Найдется новый автор, который докажет и назовет точный социальный адрес очередной кандидатуры в исторические субъекты. И можно знать заранее, что адрес этот будет отнюдь не окончательным. Пока же все коллективные кандидатуры остаются лишь благими пожеланиями интеллектуалов к трудящимся третьих стран, городским маргиналам, угнетаемым женщинам и меньшинствам, молодежным субкультурам, этническим пассионариям. Эти группы, гипотетически способные на многое, не оправдывают возлагаемых на них надежд. Тут действует свой закон невыяснимости адреса, то есть вечной близорукости доказательного оптимизма.
Восстание исключает конъюнктуру, и потому проблема субъекта сопротивления переносится из исторической в экзистенциальную оптику, во вневременную ситуацию. После 68-го года революционеры в своем самоанализе превратились из экскурсоводов по будущему в трагических героев, а их чувство истории стало пониматься скорее как особое достояние, нежели маршрут расписания ближайших станций социального развития. Анархисты, впрочем, говорили об этом всегда и с самого начала меньше других левых увлекались позитивными оптимистическими утопиями.

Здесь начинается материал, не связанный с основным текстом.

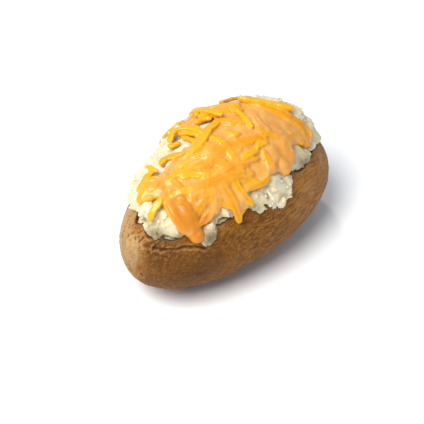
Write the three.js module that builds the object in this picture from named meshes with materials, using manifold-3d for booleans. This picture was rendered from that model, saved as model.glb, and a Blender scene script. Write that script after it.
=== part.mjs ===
import * as THREE from 'three';
import { mergeVertices } from 'three/addons/utils/BufferGeometryUtils.js';
import { ImprovedNoise } from 'three/addons/math/ImprovedNoise.js';
import Module from 'manifold-3d';

// Baked potato: an open brown jacket, a craggy mound of fluffed flesh and a
// sheet of melted cheese with shreds in it. Millimetres, +Z up, long axis
// along X with the blunter, wider end at +X, resting on a flat spot at Z = 0.

// Jacket
const HALF_LENGTH = 65.0;
const HALF_WIDTH = 37.7;
const BELLY_Z = 28.5;
const HEIGHT_OVER_BELLY = 31.8;
const DEPTH_UNDER_BELLY = 29.7;
const END_FULLNESS = 0.775;
const WIDENING = 0.168;
const JACKET_WALL = 1.9;
const RIM_Z = 46.6;
const RIM_WAVE = 1.1;
const SKIN_RELIEF = 0.55;

// Flesh mound, a fuller-than-round dome that stands on the rim
const MOUND_X = 1.0;
const MOUND_Y = 2.0;
const MOUND_HALF_LENGTH = 56.5;
const MOUND_HALF_WIDTH = 31.6;
const MOUND_BASE_Z = 43.0;
const MOUND_RISE = 26.6;
const MOUND_DEPTH = 16.0;
const MOUND_TUCK = 0.6;
const MOUND_FULLNESS = 2.35;
const MOUND_WIDENING = 0.09;
const CRAG_HEIGHT = 1.9;
const LUMP_HEIGHT = 0.8;
const LUMP_SUNK = 0.5;

// Unrolled mound: a plan ellipse whose edge is the mound's base line
const PLAN_HALF_LENGTH = 66.0;
const PLAN_HALF_WIDTH = 46.0;
const SLOPE_UNDER_BASE = 45.0;

// Cheese
const SHEET_LIFT = 2.1;
const SHEET_SUNK = 0.9;
const EDGE_LIFT = 1.0;
const EDGE_SUNK = 0.4;
const SHEET_RINGS = 11;
const SHEET_REACH = 0.63;
const SHEET_FOLD = 0.55;
const DRIP_BEAD = 1.6;
const SHRED_WIDTH = 3.5;
const SHRED_THICKNESS = 2.7;
const STRAND_WIDTH = 4.8;
const STRAND_THICKNESS = 3.4;
const SHRED_STEPS = 4;
const SHRED_SIDES = 6;

// Clearance between two pieces
const GAP = 0.35;

// Lumps of flesh: place on the unrolled mound, half length, half width, turn
const LUMPS = [
  [4, -42, 12.5, 9.0, 4],
  [-8, -38, 8.5, 8.0, 30],
  [14, -39, 8.5, 8.0, -20],
  [3, -33, 10.0, 7.0, 0],
  [34, -32, 8.0, 6.5, 25],
  [24, -38, 7.0, 5.0, 10],
  [56, -14, 11.0, 7.5, 70],
  [46, -26, 8.0, 6.5, 40],
  [49, 4, 10.0, 8.5, 80],
  [36, 13, 9.5, 8.0, 120],
  [-24, -33, 7.5, 6.0, 20],
  [-16, -37, 8.0, 6.0, -10],
  [-40, -35, 8.5, 7.0, -35],
  [-51, -15, 10.0, 8.5, 120],
  [-45, -19, 7.0, 6.0, 140],
  [-60, -7, 8.0, 6.5, 100],
  [-45, 5, 8.5, 8.0, 70],
  [-31, 16, 12.0, 7.5, 30],
  [-6, 20, 9.0, 6.5, 0],
];
const BACK_LUMPS = 6;
const BACK_LUMP_RADIUS = 9.0;

// Runs and bays of the sheet's edge: bearing in degrees, reach, spread
const EDGE_RUNS = [
  [-141, 0.28, 8],
  [-139, 0.2, 17],
  [-100, 0.12, 18],
  [-72, 0.2, 8],
  [-52, 0.06, 14],
  [-5, 0.07, 14],
  [30, -0.2, 14],
  [68, 0.2, 9],
  [95, -0.1, 20],
  [128, -0.26, 24],
  [163, -0.1, 18],
];

// Shreds: start on the unrolled mound, heading, length, bend, lift
const SHREDS = [
  [14, 0, -66, 28, 20, 3.0],
  [-6, 25, -12, 21, -60, 2.2],
  [-17, 12, 75, 14, -117, 1.6],
  [-8, 17, -60, 15, -26, 2.6],
  [-27, 9, -2, 20, -50, 2.8],
  [-17, -1, 20, 25, -20, 3.3],
  [2, 6, -75, 15, 6, 3.4],
  [12, 8, -113, 21, 7, 3.6],
  [-36, 1, -16, 27, 4, 3.2],
  [-39, -6, -24, 28, 2, 3.0],
  [-56, -3, -10, 17, 12, 2.4],
  [-51, 8, 20, 15, -60, 2.0],
  [-4, -9, -28, 14, -16, 3.0],
  [6, -22, 30, 15, -40, 3.0],
  [-11, -8, -100, 16, -18, 3.2],
  [-3, 0, -98, 17, -23, 3.4],
  [-13, -22, -98, 17, 60, 2.6],
];
const STRANDS = [
  [-17, -18, -98, 25, 35, 2.0],
  [-20, -21, -104, 27, 12, 2.0],
  [-34, -6, -128, 22, 2, 2.2],
];
const BACK_SHREDS = 5;
const LONG_SHRED_START = [27, 16];
const LONG_SHRED_HEADING = -67;
const LONG_SHRED_LENGTH = 28;

const wasm = await Module();
wasm.setup();
const noise = new ImprovedNoise();

// Seeded draw between two values
let seed = 20731;
function draw(low, high) {
  seed = (seed * 16807) % 2147483647;
  return low + ((high - low) * seed) / 2147483647;
}

function radians(degrees) {
  return THREE.MathUtils.degToRad(degrees);
}

function crumple(point, wavelength, shift) {
  const x = point.x / wavelength + shift;
  const y = point.y / wavelength + shift * 1.7;
  const z = point.z / wavelength - shift;
  return noise.noise(x, y, z);
}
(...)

Практика анархизма демонстрирует, что для человека-объекта, пытающегося стать субъектом, добивающимся от самого себя entwerden, пораженного революционным откровением и опознавшего в себе нездешнего агента, избранная социальная программа является скорее инструментальной, довольно условной и варьируемой, как модель оружия или цвет камуфляжа для партизана. Экзистенциальная утопия большинства современных левых воплощается в самом революционном акте. Что не отменяет, конечно, необратимых социальных последствий такого акта, просто последствия воспринимаются теперь как историческое эхо, угасающее вплоть до следующего «события».
Утопия анархизма призывает нас к действию в качестве субъекта истории, и любые вспомогательные программы тут всего лишь сопутствующие иносказания, метафоры, намёки на положение революционера, изложенные на нашем предреволюционном, доисторическом, неполном и гротескном языке.